Lighting: Another potential area of energy savings is in your new home’s lighting. Take advantage of any natural light that comes into your home, and use energy-efficient LED bulbs wherever possible. Today’s LED bulbs are available in a variety of tones, from stark bright white for task lighting to warmer, soft white perfect for accent lamps and mood lighting, so you’re certain to be able to find the lighting that best suits your needs while remaining energy-efficient.
Doors and Windows: Much of your energy savings can literally go out the window if you don’t properly address your literal windows; after all, they are literally like “holes” within your otherwise insulated home. Insulated doors and windows can help enhance your energy efficiency, keeping air from leaking out or getting in.
Air-Sealing: Although this may be one of the lesser-known ways to achieve energy efficiency, the most efficient homes utilize air-sealing, meaning that they are built with a continuous barrier that effectively “wraps” the home, sealing off any visible or invisible gaps in the structure. Depending on your needs and your budget, this can be achieved with traditional construction materials or via proprietary systems designed specifically for the task.

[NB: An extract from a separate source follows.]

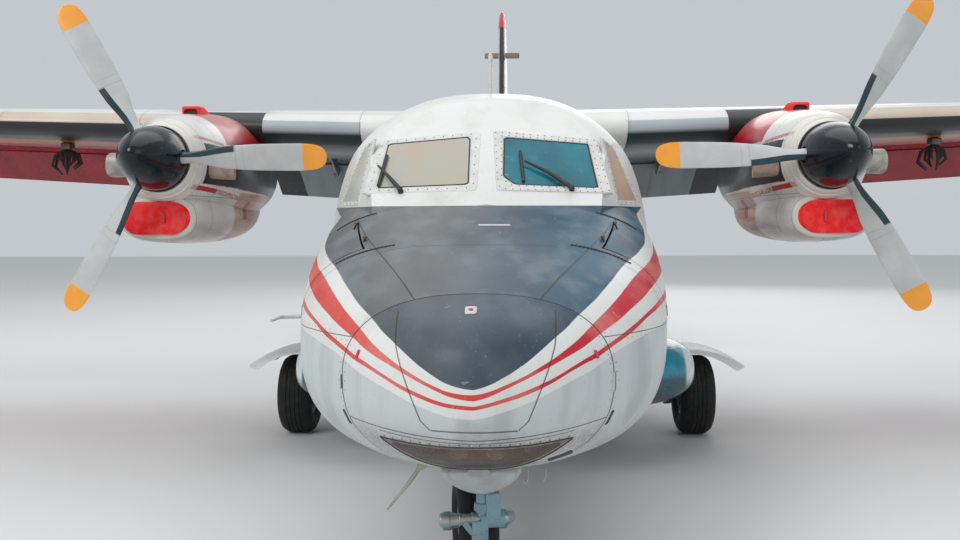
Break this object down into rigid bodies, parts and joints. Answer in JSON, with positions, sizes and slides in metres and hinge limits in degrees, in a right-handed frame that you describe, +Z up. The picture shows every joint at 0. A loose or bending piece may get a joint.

Informed Decisions Create an Energy-Efficient Home
Clearly, there are a number of benefits to building an energy-efficient luxury home, from ongoing cost savings to greater comfort and quality and potentially higher resale value. And choosing the right insulation for your home is a good place to start thinking about energy efficiency. But don’t stop there—to achieve optimal energy efficiency, it’s imperative that you consider all of your home’s systems and elements, from your front door to your refrigerator and the type of bulbs you use in your bedside lamps. By making informed decisions at every step of the process, you’ll be well on your way toward creating the beautiful and energy-efficient luxury home of your dreams.